Alexander Robertson enlisted as a private (later Trooper) with the 11th Reinforcements, 1st Light Horse Regiment (LHR) at the age of 23 on 10 September 1915 in Holsworthy, New South Wales (NSW). He was 5 foot 5.5 inches (166.37cm), 123 pounds (55kg) with a fresh complexion, blue eyes and black hair. Prior to enlisting he worked with his father James as a bricklayer’s labourer. He was the youngest son of James and Jessie Robertson, whom resided on Parramatta Road, Granville. They previously had moved from the ghost town of Joadja Creek and ‘Alex’ was born in Mittagong, Camden, NSW in 1891.
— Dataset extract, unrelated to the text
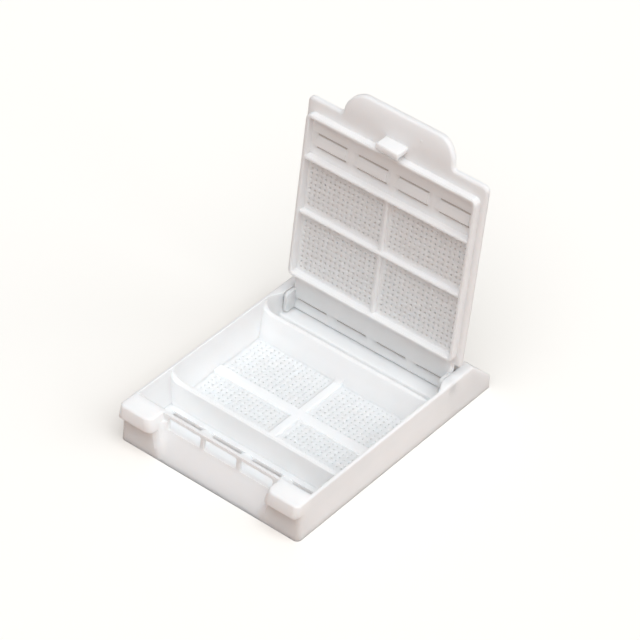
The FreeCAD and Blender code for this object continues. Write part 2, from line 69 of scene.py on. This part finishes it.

He left for the front on 23 October 1915 aboard SS Hawkes Bay from Sydney and took part in all the battles from the time of leaving Egypt to join the Western Front Force on 14 January 1916.

Nicknamed ‘Robbo’ in his regiment, he was described as the ‘happiest man in the regiment’, ‘always merry and singing’.[2] According to an article published in The Cumberland Argus and Fruitgrowers Advocate (1918, July 20, p.10) he ‘was a singing pupil of Mr. Hector Fleming, who believed the young man had a good career before him. He was also a member of the Presbyterian Church choir, and a regular attendant at the meeting of the Brotherhood’.[1]

Sadly, around 4pm on 27 June 1918 during a bomb raid at Mussallabeh, Jordan Valley, Palestine, a shell landed near the dugout Trooper Robertson was sleeping in. The explosion killed Robertson instantaneously and wounded three others including Sergeant W. L. McDonald and 730 Private V. O’Donnell.[2] He was aged 27. Robertson is buried in the Jerusalem War Cemetery, Israel (Grave H 89).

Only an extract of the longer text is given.